Jean-Louis Combes, Professor, Université Clermont Auvergne
Mary-Francoise Renard, Professor,  Université Clermont auvergne
Nicolas Peridy, Professor, Université de Toulon
Catherine Bros, Professor, Université de Tours
Marion Dovis, Professor, Aix Marseille Université


This thesis contributes to the literature on the impact of external financial inflows on economic growth. Chapter 2 studies the impact of FDI and migrant remittances on economic growth in a sample of developing countries to empirically explore the combined impact of remittances and FDI on economic growth. Additionally, identifying transmission channels through which they can impact economic growth. In this respect, we investigate the impact of FDI and migrant remittances on economic growth and introduce the interaction of FDI and remittances. Moreover, total factor productivity (TFP) is used as a transmission channel to investigate productivity growth in recipient economies. The increase in TFP can result from technology spillovers from foreign companies that bring in advanced production techniques and knowledge, which can enhance the productive capacity of domestic firms. At the same time, remittances can influence TFP through their effects on investment in physical and human capital and innovation in recipient countries. Therefore, TFP is a helpful transmission channel to analyze the impact of FDI and remittances on economic growth in developing countries. By doing so, a more comprehensive understanding of how FDI and remittances affect economic growth in developing countries can be achieved. These results indicate a strong complementarity between these two financial inflows in promoting productivity growth in recipient economies. In other words, when FDI and migrant remittances work together, they have a significantly more positive impact on TFP than when they work separately.

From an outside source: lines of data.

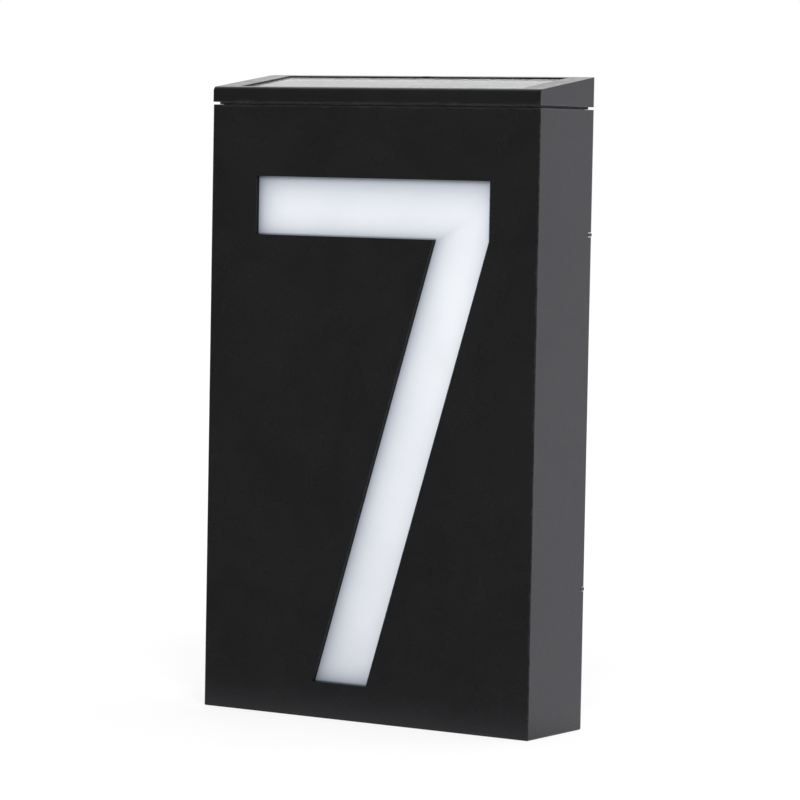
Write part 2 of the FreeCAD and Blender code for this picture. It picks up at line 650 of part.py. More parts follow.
def add_keyholes(piece):
    """Two keyholes to hang the light on wall screws, in a thickened strip."""
    centre = "hang_spacing / 2"
    side = "(hang_entry + hang_pad_side)"
    end = f"({HANG_HEIGHT} + hang_travel)"
    deep = "-cover_wall - hang_pad"
    pad(piece, "keyhole_pads", "XZ", deep, "-cover_wall",
        *mirrored_rectangles(f"{centre} - {side}", f"{HANG_HEIGHT} - {side}",
                             f"{centre} + {side}", f"{end} + {side} - hang_entry / 2"))
    pocket(piece, "keyhole_entries", "XZ", deep, "0",
           *both_sides(circle, centre, [HANG_HEIGHT], "hang_entry"))
    pocket(piece, "keyhole_slots", "XZ", deep, "0",
           *mirrored_rectangles(f"{centre} - hang_slot", HANG_HEIGHT,
                                f"{centre} + hang_slot", end))
    pocket(piece, "keyhole_ends", "XZ", deep, "0",
           *both_sides(circle, centre, [end], "hang_slot"))


def make_rear_cover_screws():
    piece = new_piece("rear_cover_screws", UNDERSIDE)
    spots = [(f"{side} * {COVER_SCREW_X}", place) for side in SIDES
             for place in COVER_SCREW_HEIGHTS]
    add_screws(piece, "XZ", spots, "cover_screw", "cover_screw_head",
               "-cover_wall - cover_screw_length", "-cover_screw_sink", "-screw_fit")
    cut_crosses(piece, "XZ", spots, "cover_screw_head", "-cover_screw_sink", "-screw_fit")


# ---- the head: frame and solar panel ----

def lid_top(across):
    """Height of the sloping top at a distance from the wall."""
    return f"(reveal + lid_front + (lid_back - lid_front) * ({across} + body_depth) / body_depth)"


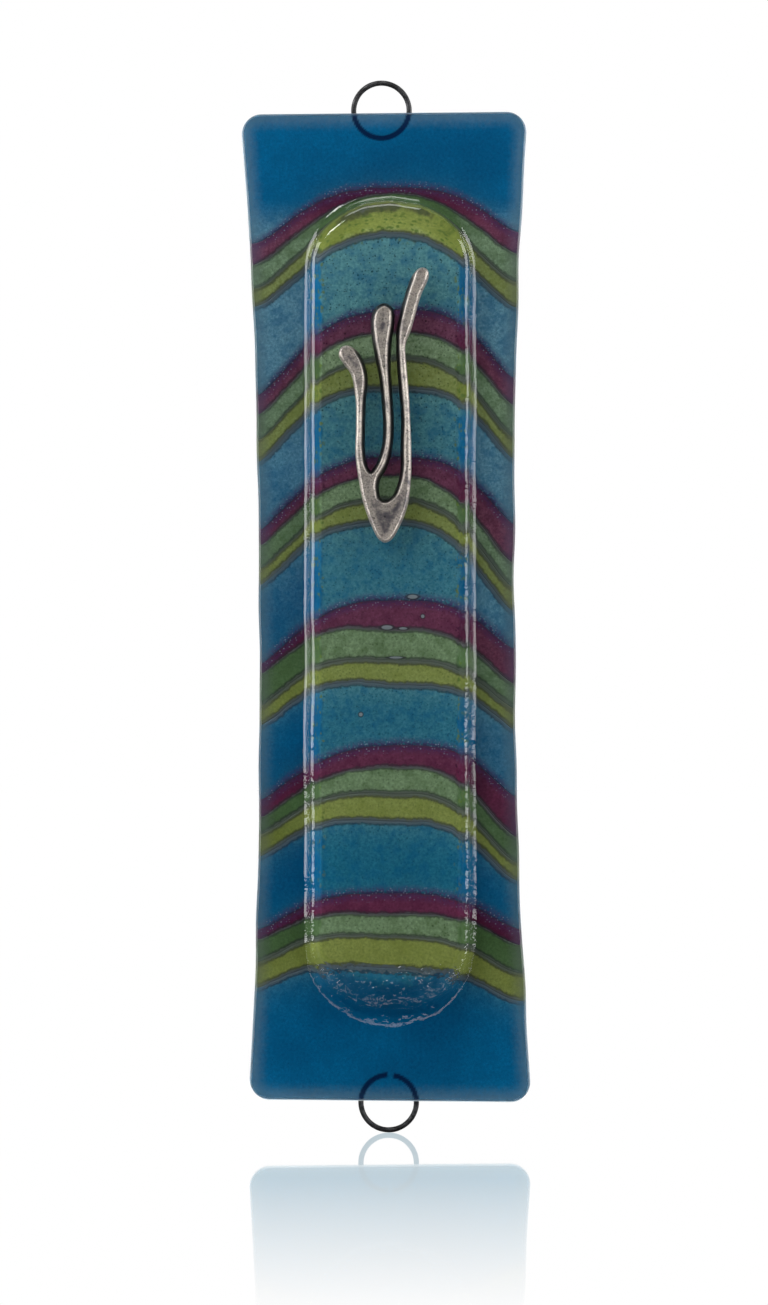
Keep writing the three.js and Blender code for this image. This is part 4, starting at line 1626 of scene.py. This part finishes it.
@dataclass
class Studio:
    """Floor, lamps, surroundings and camera. Lengths are in millimetres from the panel's centre.

    Attributes:
        form: The form that is lit and seen.
        floor_z: Height of the floor, in metres in the row frame.
        distance: Distance of the camera from the panel's face.
        frame_height: Height of what the camera takes in at that face.
        frame_x: Middle of the view across.
        frame_z: Middle of the view up.
    """

    form: SlumpedForm
    floor_z: float
    distance: float = 1600.0
    frame_height: float = 234.9
    frame_x: float = -0.54
    frame_z: float = -8.2

    def floor(self) -> bpy.types.Object:
        """Make the pale floor, polished in front of the case and matt further away."""
        size, low = 4.0, self.floor_z
        points = np.array([(-size, -size, low), (size, -size, low), (size, size, low), (-size, size, low)])
        piece = MeshMaker.build("floor", points, [[0, 1, 2, 3]], False)
        material, add = new_material("white_acrylic_floor")
        forward = add(Kind.AXES, {0: add(Kind.PLACE)})
        polish = add(Kind.RANGE, {0: forward, 1: -0.45, 2: -0.14})
        # The polish mirrors a little more red than blue, so that a blue thing's image in it looks clear.
        sheen = add(Kind.LAID_OVER, {0: polish, 6: srgb("#000000"), 7: srgb("#b8a89f")})
        rest = add(Kind.LESS, {0: 1.0, 6: srgb("#ffffff"), 7: sheen})
        plain = add(Kind.GLOW, {"Color": rest, "Strength": 1.0})
        mirror = add(Kind.MIRROR, {"Color": sheen, "Roughness": 0.02})
        polished = add(Kind.BOTH, {0: plain, 1: mirror})
        # As a light on the case the floor is a dim white. Polished things show only a bright strip near the case.
        path = add(Kind.PATH).node.outputs
        mirrored = add(Kind.TIMES, {0: path["Is Glossy Ray"], 1: path["Is Reflection Ray"]})
        begins = add(Kind.RAMP, {0: forward, 1: -0.05, 2: -0.042})
        ends = add(Kind.RAMP, {0: forward, 1: -0.026, 2: -0.034})
        strip = add(Kind.TIMES_PLUS, {0: add(Kind.TIMES, {0: begins, 1: ends}), 1: 2.4, 2: -0.4})
        strength = add(Kind.TIMES_PLUS, {0: mirrored, 1: strip, 2: 0.4})
        dim = add(Kind.GLOW, {"Color": srgb("#ffffff"), "Strength": strength})
        add(Kind.MATERIAL, {"Surface": add(Kind.EITHER, {0: path["Is Camera Ray"], 1: dim, 2: polished})})
        piece.data.materials.append(material)
        piece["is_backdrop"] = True
        return piece

    def surroundings(self) -> None:
        """Make the room: a white backdrop behind the case and soft grey everywhere else."""
        world = bpy.data.worlds.new("studio_room")
        bpy.context.scene.world = world
        world.use_nodes = True
        world.node_tree.nodes.clear()
        add = partial(add_node, world.node_tree)
        axes = add(Kind.AXES, {0: add(Kind.DIRECTION)}).node.outputs
        tall = add(Kind.RAMP, {0: add(Kind.SIZE, {0: axes["Z"]}), 1: 0.5, 2: 0.35})
        backdrop = add(Kind.TIMES, {0: add(Kind.RAMP, {0: axes["Y"], 1: 0.45, 2: 0.7}), 1: tall})
        level = add(Kind.TIMES_PLUS, {0: backdrop, 1: 0.98, 2: 0.02})
        strength = add(Kind.LARGER, {0: level, 1: add(Kind.PATH, output="Is Camera Ray")})
        add(Kind.WORLD, {"Surface": add(Kind.SKY, {"Color": srgb("#ffffff"), "Strength": strength})})

    def hang(self, lamp: SoftLamp) -> None:
        """Hang a soft rectangular lamp that faces the case.

        Args:
            lamp: The lamp.
        """
        light = bpy.data.lights.new(lamp.name, "AREA")
        light.shape = "RECTANGLE"
        light.size, light.size_y = lamp.size
        light.energy = lamp.power
        piece = bpy.data.objects.new(lamp.name, light)
        piece.visible_glossy = lamp.mirrored
        piece.visible_transmission = lamp.mirrored
        target = np.array([0.0, 0.0, -self.form.origin_height * MM])
        place = np.array(lamp.at) + target
        piece.location = place.tolist()
        piece.rotation_euler = Vector((target - place).tolist()).to_track_quat("-Z", "Y").to_euler()
        bpy.context.scene.collection.objects.link(piece)

    def camera(self) -> None:
        """Set a long lens square in front of the case, level with the middle of the frame."""
        camera = bpy.data.cameras.new("front_camera")
        camera.type = "PERSP"
        camera.sensor_fit = "VERTICAL"
        camera.sensor_height = 36.0
        camera.lens = 36.0 * self.distance / self.frame_height
        camera.clip_start, camera.clip_end = 0.05, 50.0
        piece = bpy.data.objects.new("front_camera", camera)
        face = self.form.thickness
        piece.location = (
            self.frame_x * MM,
            -(self.distance + face) * MM,
            (self.frame_z - self.form.origin_height) * MM,
        )
        piece.rotation_euler = (math.pi / 2.0, 0.0, 0.0)
        bpy.context.scene.collection.objects.link(piece)
        bpy.context.scene.camera = piece

    def build(self) -> None:
        """Set up the whole studio."""
        self.floor()
        self.surroundings()
        for lamp in LAMPS:
            self.hang(lamp)
        self.camera()
        bpy.context.scene.view_settings.view_transform = "Standard"


def main() -> None:
    """Build every sub-assembly of the case round the CAD frame and report each piece."""
    logging.basicConfig(level=logging.INFO, format="%(message)s")
    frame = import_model()
    cad_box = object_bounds()
    form = SlumpedForm()
    for piece in GlassSheets(form).build():
        LOG.info("sheet %s", piece.name)
    for piece in EnamelFilm(form).build():
        LOG.info("field %s", piece.name)
    for piece in WireRings(form).build():
        LOG.info("ring %s", piece.name)
    LOG.info("ornament %s", PewterOrnament(form).build().name)
    pad = frame["nodes"]["ornament_adhesive"]
    pad.data.materials.clear()
    pad.data.materials.append(CuredGlue().make())
    Studio(form, float(cad_box[0][2])).build()


if __name__ == "__main__":
    main()
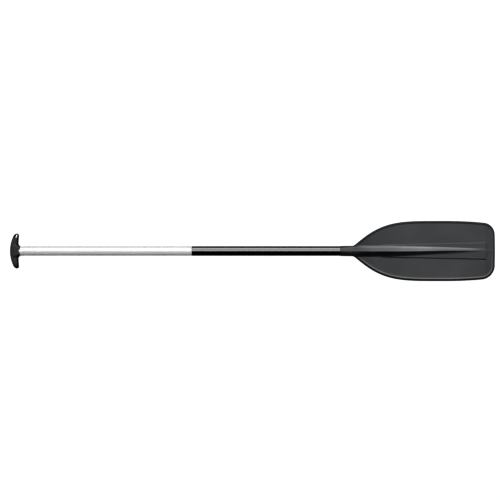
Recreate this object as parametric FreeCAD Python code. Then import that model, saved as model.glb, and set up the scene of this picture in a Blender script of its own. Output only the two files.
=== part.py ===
import FreeCAD, Part
import math
import os

# A one-piece canoe paddle: a moulded T-grip, an aluminium tube with a shrunk plastic sleeve on its
# lower half, and a moulded blade.  Millimetres.
#
# The paddle lies flat.  +X runs along the shaft from the grip to the blade tip, Y across the blade
# and +Z out of the blade's upper face.  Stations along the shaft are measured from the palm end of
# the grip; the last step moves the paddle so that the origin is the middle of the footprint, at the
# level of the surface it lies on.

Vector = FreeCAD.Vector
TOUCH = 0.01                  # lengths under this count as nothing
ALONG_SHAFT = Vector(1, 0, 0)

# Whole paddle
OVERALL_LENGTH = 1500.0
REST_RADIUS = 15.6            # neck and grip both reach this far below the shaft's axis

# Shaft tube and its sleeve
TUBE_RADIUS = 14.0
TUBE_WALL = 1.5
TUBE_START = 9.0              # bottom of the grip's socket
TUBE_END = 1022.0             # shoulder of the blade's neck
SLEEVE_START = 562.0
SLEEVE_WALL = 0.4

# Spigots inside the tube, their glue films and the foam plugs behind them
BORE_RADIUS = TUBE_RADIUS - TUBE_WALL
GLUE_FILM = 0.3
SPIGOT_RADIUS = BORE_RADIUS - GLUE_FILM
SPIGOT_CORE_RADIUS = 8.0
SPIGOT_OVERLAP = 5.0          # the blade's spigot reaches this far into its neck
GLUE_MARGIN = 5.0             # bare spigot at each end of a glue film
GRIP_SPIGOT_END = 64.0
BLADE_SPIGOT_START = 932.0
PLUG_LENGTH = 40.0
PLUG_RADIUS = BORE_RADIUS

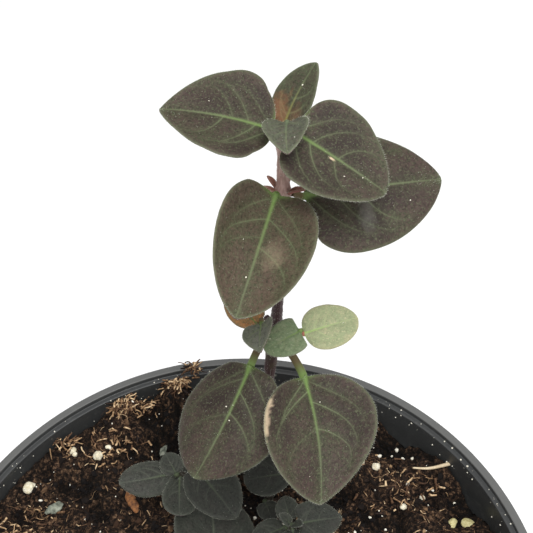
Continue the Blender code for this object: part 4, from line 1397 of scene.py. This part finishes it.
def stem_tube(path, radii, sides, draw, knots=()):
    """A stem with faint ridges and swollen joints: its points in rings, its faces and its ways outward."""
    path = np.asarray(path, float)
    radii = np.array(radii, float)
    for knot in knots:
        radii += KNOT_SWELL * np.exp(-((np.linalg.norm(path - np.array(knot), axis=1) / KNOT_REACH) ** 2))
    points, faces = threads(path[None], radii[None], sides)
    spokes = points.reshape(len(path), sides, 3) - path[:, None]
    ridge = 1 + 0.06 * np.cos(4 * 2 * math.pi * np.arange(sides) / sides)[None, :, None]
    jitter = 1 + 0.05 * draw.uniform(-1, 1, (len(path), 1, 1))
    return path[:, None] + spokes * ridge * jitter, faces, spokes


def stem_hairs(rings, spokes, count, reach, draw):
    """Hairs all over a stem, as (roots, tips)."""
    rows = draw.integers(0, rings.shape[0] - 1, count)
    columns = draw.integers(0, rings.shape[1], count)
    share = draw.random((count, 1))
    spots = rings[rows, columns] * (1 - share) + rings[rows + 1, columns] * share
    out = unit(spokes[rows, columns])
    lean = unit(out + np.array((0, 0, 0.25)) + draw.normal(0, 0.3, spots.shape))
    return [(spots - out * 0.05, spots + lean * draw.uniform(0.4, 1.0, (count, 1)) * reach)]


def stem_finish():
    look = Finish("stem_purple", 0.55, Specular_IOR_Level=0.3)
    place = look.place()
    streaks = look.node("Mapping", {"Vector": place, "Scale": (3.0, 3.0, 0.5)}).outputs[0]
    streaks = look.noise(streaks, 1.0, 4, 0.7)
    # Upper stem paler pink where young, and made lighter still as painted light where the leaves above shade
    # it
    young_and_painted_light = look.span(look.height(place), MIDDLE_NODE.z - 8, UPPER_NODE.z)
    base = look.mix(young_and_painted_light, (0.055, 0.028, 0.028), (0.58, 0.40, 0.34))
    dark = look.mix(young_and_painted_light, (0.020, 0.010, 0.012), (0.16, 0.05, 0.045))
    base = look.blend(base, dark, streaks, 0.4, 0.7, 0.0, 0.6)
    base = look.blend(base, (0.09, 0.085, 0.04), look.noise(place, 2.5, 3), 0.55, 0.75, 0.0, 0.5)
    look.bump(streaks, 0.08)
    return look.done(base)


def build_main_stem(hairs):
    """The main stem with its side twigs, the buds at its middle node, and the hairs of all of them."""
    draw = np.random.default_rng(STEM_SEED)
    line = spline([(*point, radius) for point, radius in MAIN_STEM], 14)
    knots = (LOWER_NODE, MIDDLE_NODE, UPPER_NODE)
    stems = [(line[:, :3], line[:, 3], STEM_SIDES, knots, STEM_HAIRS, STEM_HAIR_REACH)]
    for twig in SIDE_TWIGS:
        path = spline(twig, 8)
        stems.append((path, np.linspace(*TWIG_RADII, len(path)), TWIG_SIDES, (), TWIG_HAIRS, TWIG_HAIR_REACH))
    body = Body()
    found = []
    for path, radii, sides, knots, count, reach in stems:
        rings, faces, spokes = stem_tube(path, radii, sides, draw, knots)
        body.add(rings, faces)
        found += stem_hairs(rings, spokes, count, reach, draw)
    body.finish("stem", stem_finish(), "stem_purple", "main_stem")
    buds = Body()
    for heading, pitch, length in BUDS:
        turn = math.radians(heading)
        outward = Vector((math.cos(turn), math.sin(turn), 0.4))
        bud = Leaf(MIDDLE_NODE + outward * 0.9, heading, pitch, 0, length, length * 0.45, 15, 25, stalk=0.3)
        surface = add_leaf(buds, bud, MIDDLE_NODE + outward * 0.2, BUD_GRID, draw)
        found += leaf_hairs(bud, surface, draw, BUD_FACE_HAIRS)
    buds.finish("node_buds", leaf_finish("bud_skin", BUD_LOOK), "stem_purple")
    build_hairs("stem_hairs", found, hairs)


def shoot_path(shoot):
    """Stem of a low shoot: straight up out of the mix, then curving over to its top."""
    mouth = np.array((*shoot.foot, MIX_LEVEL + 3))
    top = np.array(shoot.top)
    bend = mouth + np.array((0, 0, (top[2] - mouth[2]) * 0.5))
    t = np.linspace(0, 1, 5)[:, None]
    curve = mouth * (1 - t) ** 2 + bend * 2 * t * (1 - t) + top * t * t
    return np.concatenate([[(*shoot.foot, STEM_FOOT)], curve])


def build_basal_shoots(hairs):
    """The low shoots, each with its stem and leaves in one piece and its hairs in another."""
    for number, (name, shoot) in enumerate(BASAL_SHOOTS.items()):
        # Painted shade: each shoot's colours are scaled down by how deep it lies in shade under the leaves
        # above
        look_of = Look(*(scaled(v, shoot.shade) if isinstance(v, tuple) else v for v in BASAL_LOOK))
        draw = np.random.default_rng(SHOOT_SEED + number)
        path = shoot_path(shoot)
        line = spline(path, 8)
        radii = shoot.radius * np.interp(line[:, 2], (MIX_LEVEL, shoot.top[2]), (1, 0.68))
        rings, faces, spokes = stem_tube(line, radii, TWIG_SIDES, draw)
        body = Body()
        body.add(rings, faces, flat=rings.reshape(-1, 3), **STEM_VALUES)
        found = stem_hairs(rings, spokes, SHOOT_HAIRS, TWIG_HAIR_REACH, draw)
        for leaf in shoot.leaves:
            foot = min(path, key=lambda point: np.linalg.norm(point - np.array(leaf.base)))
            grid = LARGE_GRID if leaf.length > LARGE_LOW_LEAF else LOW_GRID
            found += leaf_hairs(leaf, add_leaf(body, leaf, foot, grid, draw), draw)
        body.finish(f"{name}_leaves", leaf_finish(f"{name}_skin", look_of), "basal_green", name)
        build_hairs(f"{name}_hairs", found, hairs)


def build_stage():
    """Pale floor, soft light from above, and the camera at the photograph's angle."""
    scene = bpy.context.scene
    shape = bmesh.new()
    bmesh.ops.create_circle(shape, cap_ends=True, radius=FLOOR_RADIUS, segments=64)
    floor = add_object("floor", mesh_of("floor", shape))
    look = Finish("floor_white", 0.9, Specular_IOR_Level=0.1)
    floor.data.materials.append(look.done((0.92, 0.92, 0.92)))

    world = bpy.data.worlds.new("studio")
    world.use_nodes = True
    world.node_tree.nodes["Background"].inputs["Color"].default_value = (1.0, 1.0, 1.0, 1.0)
    world.node_tree.nodes["Background"].inputs["Strength"].default_value = SKY_STRENGTH
    scene.world = world
    for name, place, size, power in LAMPS:
        light = bpy.data.lights.new(name, "AREA")
        light.size = size
        light.energy = power
        lamp = add_object(name, light)
        lamp.location = place
        lamp.rotation_mode = "QUATERNION"
        lamp.rotation_quaternion = (LAMP_AIM - Vector(place)).to_track_quat("-Z", "Y")

    camera = add_object("camera", bpy.data.cameras.new("camera"))
    camera.data.sensor_width = SENSOR
    camera.data.lens = FOCAL_PIXELS / PHOTO_SIZE * SENSOR
    camera.data.clip_start = 0.01
    look_down = Matrix.Rotation(math.radians(90 - CAMERA_DOWN), 4, "X")
    roll = Matrix.Rotation(math.radians(CAMERA_ROLL), 4, "Z")
    camera.matrix_world = Matrix.Translation(CAMERA_PLACE * MM) @ look_down @ roll
    scene.camera = camera
    scene.view_settings.view_transform = "Standard"


mix_draw = np.random.default_rng(SEED)
plant_hairs = hair_finish()
build_pot()
build_mix_surface()
build_crumbs(mix_draw)
build_fibres(mix_draw)
build_specks(mix_draw)
build_grains(mix_draw)
build_straw()
build_main_stem(plant_hairs)
build_main_leaves(plant_hairs)
build_basal_shoots(plant_hairs)
build_stage()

Chapter 3 draws on the role of remittances on economic complexity to help improve understanding of the economic effects of remittances and inform policies and interventions aimed at leveraging remittances to promote economic transformation and diversification. The empirical analysis reveals that the interaction of remittances and education is positively associated with economic complexity. Specifically, we find that the positive effect of migrant remittances on economic complexity is amplified in the presence of higher education levels. These findings suggest that while migrant remittances may not necessarily lead to economic complexity on their own, they can contribute to it when combined with higher levels of education. Our study sheds light on the potential role of education in maximizing the positive impact of remittances on economic development. The results of this study carry significant implications for policymakers and highlight the need for a more nuanced approach to understanding the impact of remittances on economic development.
Chapter 4 analyzes the role of sectoral-level greenfield FDI on economic growth in developing and developed economies. In our analysis, we use the data of greenfield FDI at aggregated and sector-level to check their impact on economic growth. Using 2SLS regression analysis, we find that the overall impact of greenfield FDI on economic growth is positive and statistically significant. Moreover, at the sector level, the manufacturing sector is the main driver in stimulating the economy. The positive impact of manufacturing greenfield FDI on economic growth can be attributed to various factors, such as the transfer of technology, increased competition, job creation, and increased productivity. These factors can help to spur innovation, enhance efficiency, and ultimately increase output in the manufacturing sector. A key policy implication of our findings is that greenfield FDI directed towards the manufacturing sector is more helpful in bringing economic development and increasing overall welfare. Although, a favorable political and social environment is required for productive investment. Moreover, a well-developed institutional framework and enabling environment are necessary to ripe the benefits of FDI.